# Do this
Extract the listing below in full, unchanged.

----

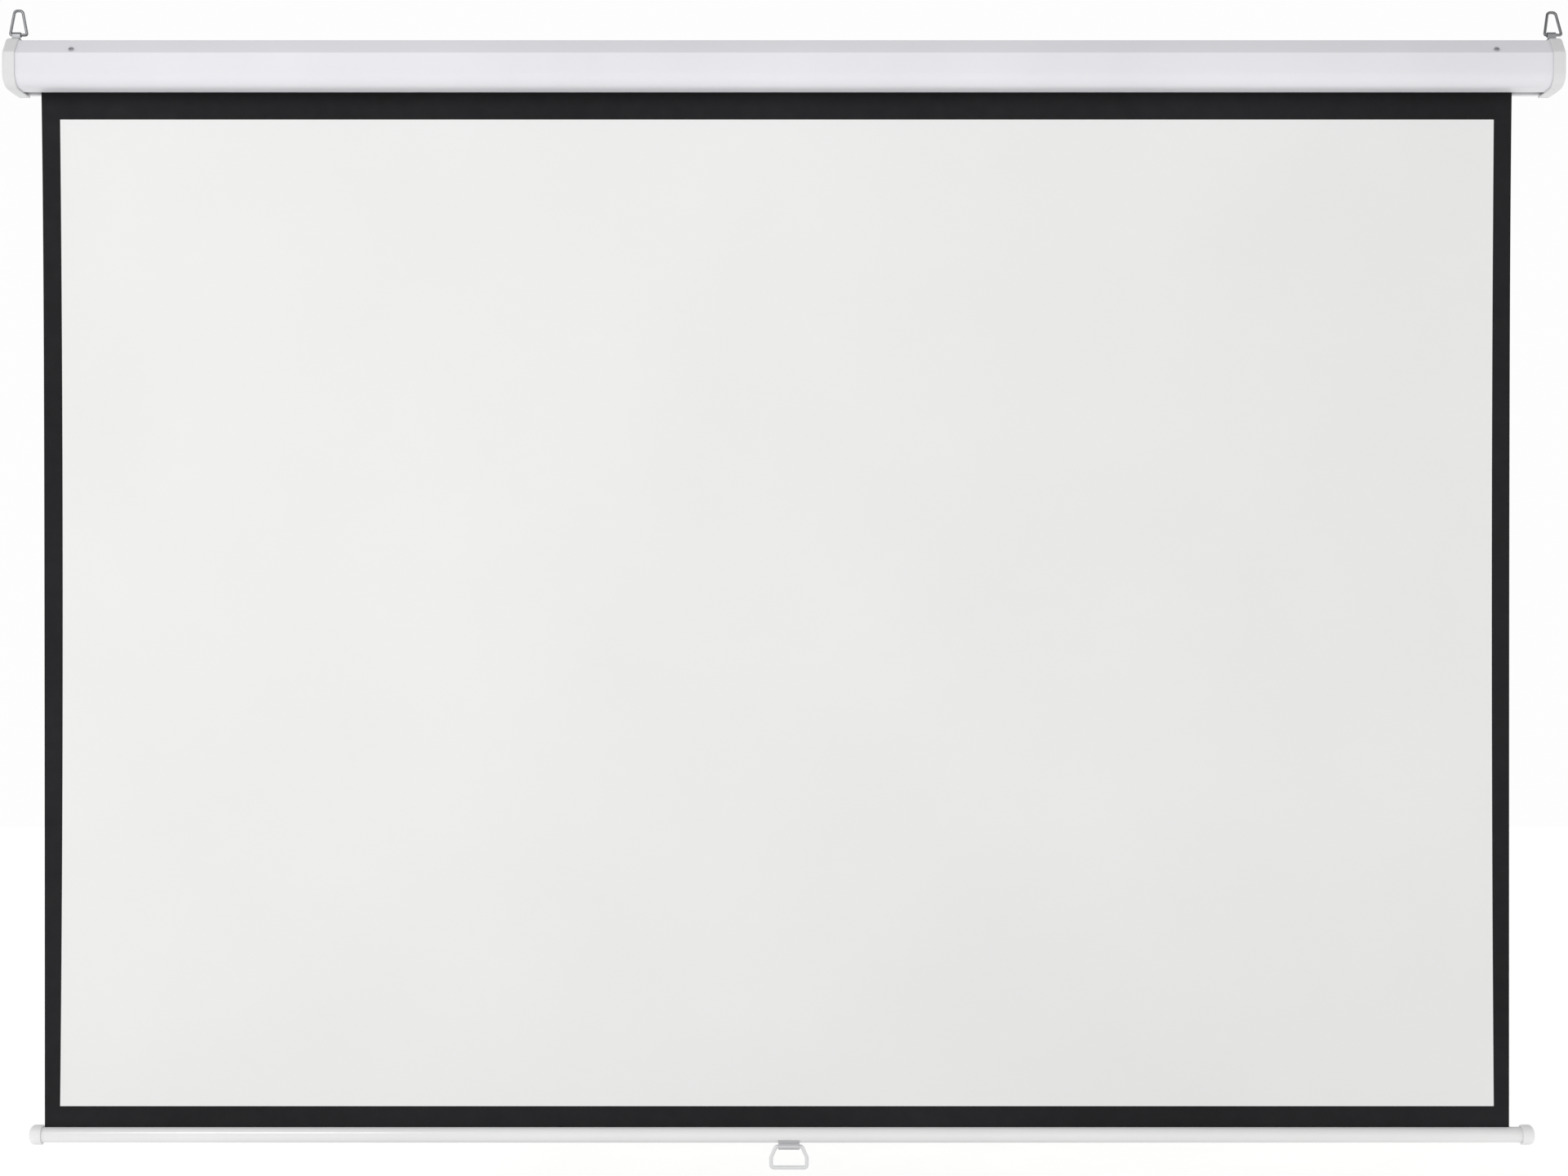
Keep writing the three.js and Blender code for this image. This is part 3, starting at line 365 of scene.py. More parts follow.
def cloudy(tree, add, source, scale, low, high, detail=4, stretch=(1, 1, 1)):
    """Noise of the given scale, in lumps to the metre, spread between low and high. Rare peaks may
    pass these ends a little, because a cut-off peak would be a flat spot with an edge."""
    mapping = add("ShaderNodeMapping", {"Scale": stretch})
    noise = add("ShaderNodeTexNoise", {"Scale": scale, "Detail": detail})
    limits = {"From Min": NOISE_LOW, "From Max": NOISE_HIGH, "To Min": low, "To Max": high}
    spread = add("ShaderNodeMapRange", limits, clamp=False)
    tree.links.new(source, mapping.inputs["Vector"])
    tree.links.new(mapping.outputs["Vector"], noise.inputs["Vector"])
    tree.links.new(noise.outputs["Fac"], spread.inputs["Value"])
    return spread.outputs["Result"]


def tinted(tree, add, shader, factor, dark, light):
    """The colour runs from dark to light as the factor runs from 0 to 1."""
    blend = add("ShaderNodeMix", data_type="RGBA")
    blend.inputs["A"].default_value = (*dark, 1)
    blend.inputs["B"].default_value = (*light, 1)
    tree.links.new(factor, blend.inputs["Factor"])
    tree.links.new(blend.outputs["Result"], shader.inputs["Base Color"])


def raised(tree, add, shader, height, strength, distance):
    """Small heights, as bump: distance is the height of the relief in metres."""
    bump = add("ShaderNodeBump", {"Strength": strength, "Distance": distance})
    tree.links.new(height, bump.inputs["Height"])
    tree.links.new(bump.outputs["Normal"], shader.inputs["Normal"])


# %% One recipe for enamel, plastic and metal
COLOUR_LUMPS, GLOSS_LUMPS = 5, 70
GRAIN_STRENGTH = 0.5


def satin(name, dark, light, gloss, grain, relief, metallic=0.0, stretch=(1, 1, 1), shine=0.5):
    """A smooth surface: clouds of colour between dark and light, a roughness that wanders over
    the range called gloss, and grain, in lumps to the metre, with its relief in metres."""
    material, tree, shader, add = shader_for(name, light, gloss[0], metallic)
    shader.inputs["Specular IOR Level"].default_value = shine
    place = add("ShaderNodeTexCoord").outputs["Object"]
    tinted(tree, add, shader, cloudy(tree, add, place, COLOUR_LUMPS, 0, 1), dark, light)
    uneven = cloudy(tree, add, place, GLOSS_LUMPS, *gloss, 6, stretch)
    tree.links.new(uneven, shader.inputs["Roughness"])
    fine = cloudy(tree, add, place, grain, 0, 1, 2, stretch)
    raised(tree, add, shader, fine, GRAIN_STRENGTH, relief)
    return material


# %% Enamel and plastic
white_enamel = satin("white_enamel", (0.77, 0.77, 0.805), (0.81, 0.805, 0.84),
                     (0.36, 0.46), 450, 0.000008, shine=0.2)
bar_enamel = satin("bar_enamel", (0.815, 0.82, 0.815), (0.85, 0.855, 0.85),
                   (0.14, 0.22), 450, 0.000008)
white_plastic = satin("white_plastic", (0.71, 0.71, 0.72), (0.75, 0.75, 0.755),
                      (0.36, 0.50), 1500, 0.00003)
handle_plastic = satin("handle_plastic", (0.74, 0.745, 0.75), (0.80, 0.805, 0.81),
                       (0.31, 0.44), 900, 0.00003)
nose_plastic = satin("nose_plastic", (0.84, 0.84, 0.845), (0.88, 0.88, 0.88),
                     (0.34, 0.48), 1500, 0.00003)
grey_plastic = satin("grey_plastic", (0.095, 0.095, 0.105), (0.13, 0.13, 0.14),
                     (0.42, 0.60), 1500, 0.00003)
nylon = satin("nylon", (0.64, 0.61, 0.53), (0.72, 0.69, 0.61), (0.40, 0.58), 1200, 0.00002)

# %% Metal
zinc_steel = satin("zinc_steel", (0.46, 0.47, 0.49), (0.62, 0.63, 0.65),
                   (0.31, 0.48), 900, 0.00002, metallic=1.0, stretch=(0.1, 1, 1))
# The straps' zinc plate, made darker than zinc_steel as painted shade on the straps.
shaded_strap_steel = satin("shaded_strap_steel", (0.28, 0.285, 0.295), (0.40, 0.405, 0.415),
                    (0.32, 0.48), 900, 0.00002, metallic=1.0)
saddle_steel = satin("saddle_steel", (0.60, 0.60, 0.615), (0.72, 0.72, 0.735),
                     (0.36, 0.52), 1300, 0.00003, metallic=0.7)
screw_steel = satin("screw_steel", (0.44, 0.44, 0.46), (0.58, 0.58, 0.60),
                    (0.32, 0.50), 1800, 0.00002, metallic=1.0)
# Bright steel wire, coloured far darker than bright steel as painted shade on the rings.
bright_wire = satin("bright_wire", (0.20, 0.203, 0.212), (0.29, 0.294, 0.305),
                    (0.12, 0.22), 1600, 0.00002, metallic=1.0)
spring_steel = satin("spring_steel", (0.10, 0.11, 0.12), (0.17, 0.18, 0.19),
                     (0.32, 0.48), 1400, 0.00002, metallic=1.0)

# %% Cloth
CLOTH_COLOUR_LUMPS, CLOTH_GLOSS_LUMPS = 2.5, 40
THREAD, THREAD_RELIEF, THREAD_STRENGTH = 0.0007, 0.00004, 0.35


def woven(name, dark, light, roughness, shine):
    """Coated cloth: two crossing waves, one turn of each to a thread, under a matt coat. The waves
    follow the piece's own map, so they rise and flatten with the sheet. A wave's angle is 20 times
    its scale times the distance, so its scale is a full turn over 20 threads."""
    material, tree, shader, add = shader_for(name, light, roughness)
    shader.inputs["Specular IOR Level"].default_value = shine
    place = add("ShaderNodeUVMap", uv_map="cloth").outputs["UV"]
    tinted(tree, add, shader, cloudy(tree, add, place, CLOTH_COLOUR_LUMPS, 0, 1, 5), dark, light)
    uneven = cloudy(tree, add, place, CLOTH_GLOSS_LUMPS, roughness - 0.08, roughness + 0.06, 5)
    tree.links.new(uneven, shader.inputs["Roughness"])
    scale = 2 * math.pi / (20 * THREAD)
    across = add("ShaderNodeTexWave", {"Scale": scale}, bands_direction="X")
    down = add("ShaderNodeTexWave", {"Scale": scale}, bands_direction="Y")
    weave = add("ShaderNodeMath", operation="MULTIPLY")
    for wave, socket in ((across, 0), (down, 1)):
        tree.links.new(place, wave.inputs["Vector"])
        tree.links.new(wave.outputs["Fac"], weave.inputs[socket])
    raised(tree, add, shader, weave.outputs[0], THREAD_STRENGTH, THREAD_RELIEF)
    return material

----

# Completed task
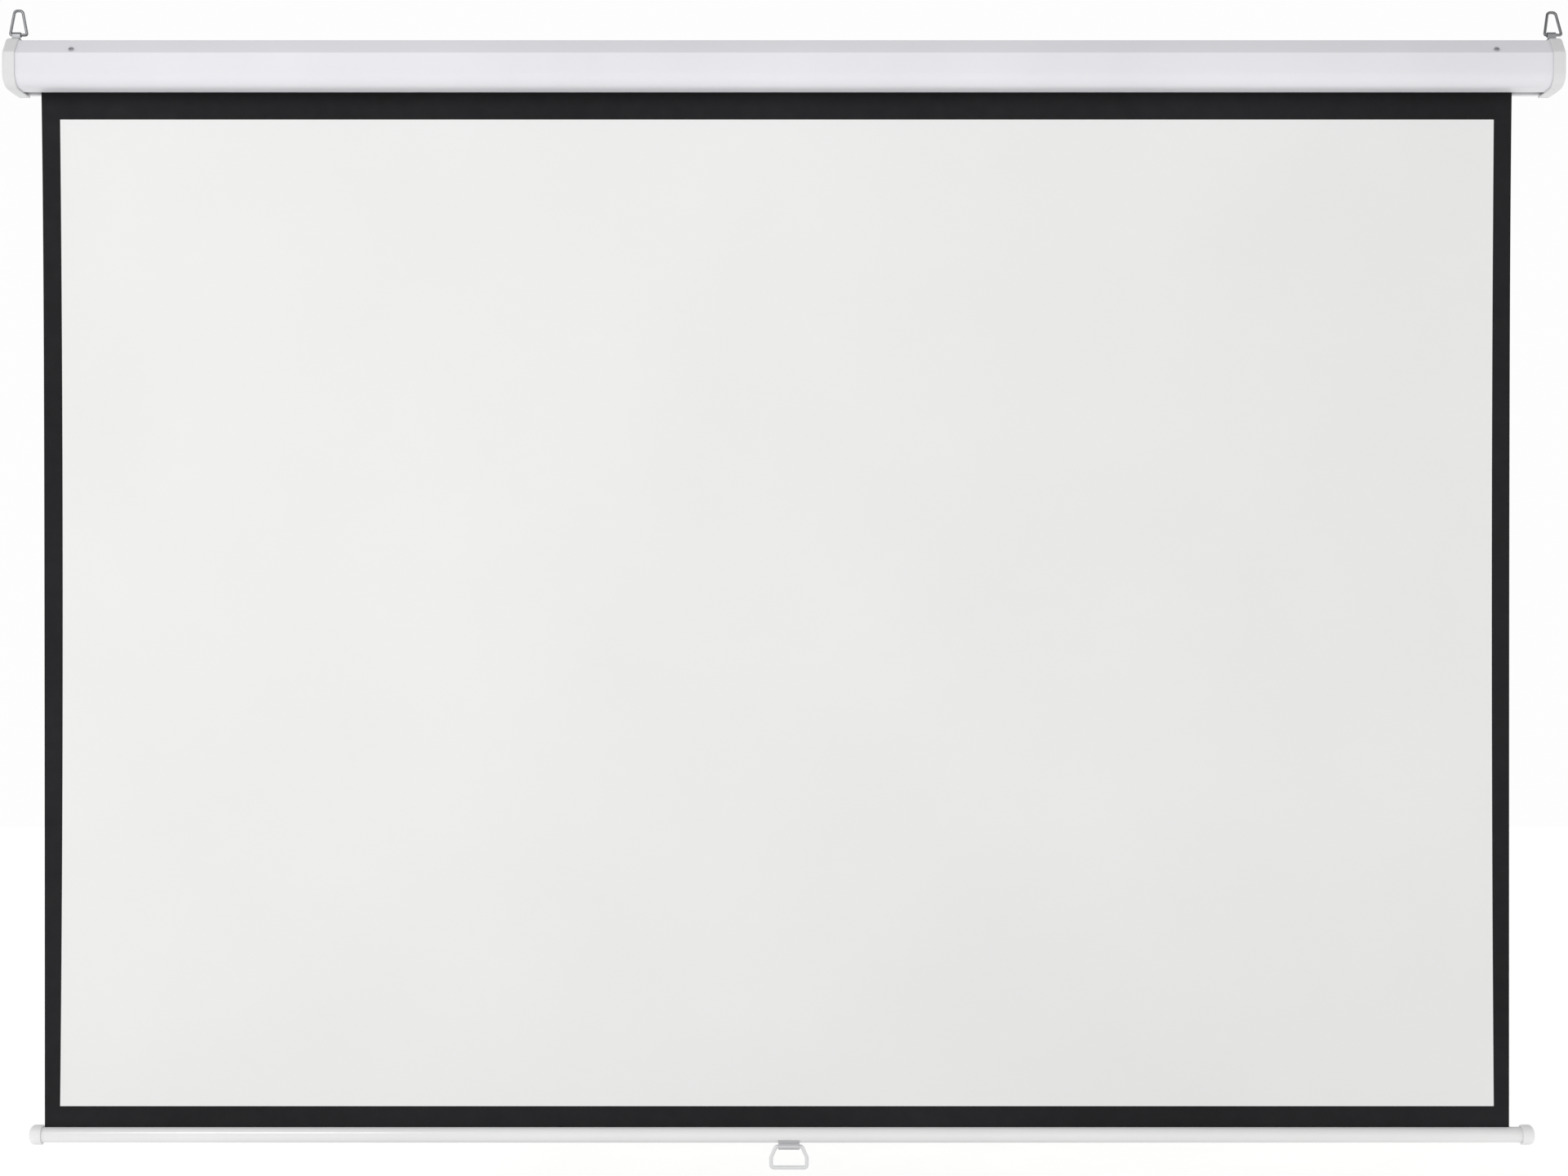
Keep writing the three.js and Blender code for this image. This is part 3, starting at line 365 of scene.py. More parts follow.
def cloudy(tree, add, source, scale, low, high, detail=4, stretch=(1, 1, 1)):
    """Noise of the given scale, in lumps to the metre, spread between low and high. Rare peaks may
    pass these ends a little, because a cut-off peak would be a flat spot with an edge."""
    mapping = add("ShaderNodeMapping", {"Scale": stretch})
    noise = add("ShaderNodeTexNoise", {"Scale": scale, "Detail": detail})
    limits = {"From Min": NOISE_LOW, "From Max": NOISE_HIGH, "To Min": low, "To Max": high}
    spread = add("ShaderNodeMapRange", limits, clamp=False)
    tree.links.new(source, mapping.inputs["Vector"])
    tree.links.new(mapping.outputs["Vector"], noise.inputs["Vector"])
    tree.links.new(noise.outputs["Fac"], spread.inputs["Value"])
    return spread.outputs["Result"]


def tinted(tree, add, shader, factor, dark, light):
    """The colour runs from dark to light as the factor runs from 0 to 1."""
    blend = add("ShaderNodeMix", data_type="RGBA")
    blend.inputs["A"].default_value = (*dark, 1)
    blend.inputs["B"].default_value = (*light, 1)
    tree.links.new(factor, blend.inputs["Factor"])
    tree.links.new(blend.outputs["Result"], shader.inputs["Base Color"])


def raised(tree, add, shader, height, strength, distance):
    """Small heights, as bump: distance is the height of the relief in metres."""
    bump = add("ShaderNodeBump", {"Strength": strength, "Distance": distance})
    tree.links.new(height, bump.inputs["Height"])
    tree.links.new(bump.outputs["Normal"], shader.inputs["Normal"])


# %% One recipe for enamel, plastic and metal
COLOUR_LUMPS, GLOSS_LUMPS = 5, 70
GRAIN_STRENGTH = 0.5


def satin(name, dark, light, gloss, grain, relief, metallic=0.0, stretch=(1, 1, 1), shine=0.5):
    """A smooth surface: clouds of colour between dark and light, a roughness that wanders over
    the range called gloss, and grain, in lumps to the metre, with its relief in metres."""
    material, tree, shader, add = shader_for(name, light, gloss[0], metallic)
    shader.inputs["Specular IOR Level"].default_value = shine
    place = add("ShaderNodeTexCoord").outputs["Object"]
    tinted(tree, add, shader, cloudy(tree, add, place, COLOUR_LUMPS, 0, 1), dark, light)
    uneven = cloudy(tree, add, place, GLOSS_LUMPS, *gloss, 6, stretch)
    tree.links.new(uneven, shader.inputs["Roughness"])
    fine = cloudy(tree, add, place, grain, 0, 1, 2, stretch)
    raised(tree, add, shader, fine, GRAIN_STRENGTH, relief)
    return material


# %% Enamel and plastic
white_enamel = satin("white_enamel", (0.77, 0.77, 0.805), (0.81, 0.805, 0.84),
                     (0.36, 0.46), 450, 0.000008, shine=0.2)
bar_enamel = satin("bar_enamel", (0.815, 0.82, 0.815), (0.85, 0.855, 0.85),
                   (0.14, 0.22), 450, 0.000008)
white_plastic = satin("white_plastic", (0.71, 0.71, 0.72), (0.75, 0.75, 0.755),
                      (0.36, 0.50), 1500, 0.00003)
handle_plastic = satin("handle_plastic", (0.74, 0.745, 0.75), (0.80, 0.805, 0.81),
                       (0.31, 0.44), 900, 0.00003)
nose_plastic = satin("nose_plastic", (0.84, 0.84, 0.845), (0.88, 0.88, 0.88),
                     (0.34, 0.48), 1500, 0.00003)
grey_plastic = satin("grey_plastic", (0.095, 0.095, 0.105), (0.13, 0.13, 0.14),
                     (0.42, 0.60), 1500, 0.00003)
nylon = satin("nylon", (0.64, 0.61, 0.53), (0.72, 0.69, 0.61), (0.40, 0.58), 1200, 0.00002)

# %% Metal
zinc_steel = satin("zinc_steel", (0.46, 0.47, 0.49), (0.62, 0.63, 0.65),
                   (0.31, 0.48), 900, 0.00002, metallic=1.0, stretch=(0.1, 1, 1))
# The straps' zinc plate, made darker than zinc_steel as painted shade on the straps.
shaded_strap_steel = satin("shaded_strap_steel", (0.28, 0.285, 0.295), (0.40, 0.405, 0.415),
                    (0.32, 0.48), 900, 0.00002, metallic=1.0)
saddle_steel = satin("saddle_steel", (0.60, 0.60, 0.615), (0.72, 0.72, 0.735),
                     (0.36, 0.52), 1300, 0.00003, metallic=0.7)
screw_steel = satin("screw_steel", (0.44, 0.44, 0.46), (0.58, 0.58, 0.60),
                    (0.32, 0.50), 1800, 0.00002, metallic=1.0)
# Bright steel wire, coloured far darker than bright steel as painted shade on the rings.
bright_wire = satin("bright_wire", (0.20, 0.203, 0.212), (0.29, 0.294, 0.305),
                    (0.12, 0.22), 1600, 0.00002, metallic=1.0)
spring_steel = satin("spring_steel", (0.10, 0.11, 0.12), (0.17, 0.18, 0.19),
                     (0.32, 0.48), 1400, 0.00002, metallic=1.0)

# %% Cloth
CLOTH_COLOUR_LUMPS, CLOTH_GLOSS_LUMPS = 2.5, 40
THREAD, THREAD_RELIEF, THREAD_STRENGTH = 0.0007, 0.00004, 0.35


def woven(name, dark, light, roughness, shine):
    """Coated cloth: two crossing waves, one turn of each to a thread, under a matt coat. The waves
    follow the piece's own map, so they rise and flatten with the sheet. A wave's angle is 20 times
    its scale times the distance, so its scale is a full turn over 20 threads."""
    material, tree, shader, add = shader_for(name, light, roughness)
    shader.inputs["Specular IOR Level"].default_value = shine
    place = add("ShaderNodeUVMap", uv_map="cloth").outputs["UV"]
    tinted(tree, add, shader, cloudy(tree, add, place, CLOTH_COLOUR_LUMPS, 0, 1, 5), dark, light)
    uneven = cloudy(tree, add, place, CLOTH_GLOSS_LUMPS, roughness - 0.08, roughness + 0.06, 5)
    tree.links.new(uneven, shader.inputs["Roughness"])
    scale = 2 * math.pi / (20 * THREAD)
    across = add("ShaderNodeTexWave", {"Scale": scale}, bands_direction="X")
    down = add("ShaderNodeTexWave", {"Scale": scale}, bands_direction="Y")
    weave = add("ShaderNodeMath", operation="MULTIPLY")
    for wave, socket in ((across, 0), (down, 1)):
        tree.links.new(place, wave.inputs["Vector"])
        tree.links.new(wave.outputs["Fac"], weave.inputs[socket])
    raised(tree, add, shader, weave.outputs[0], THREAD_STRENGTH, THREAD_RELIEF)
    return material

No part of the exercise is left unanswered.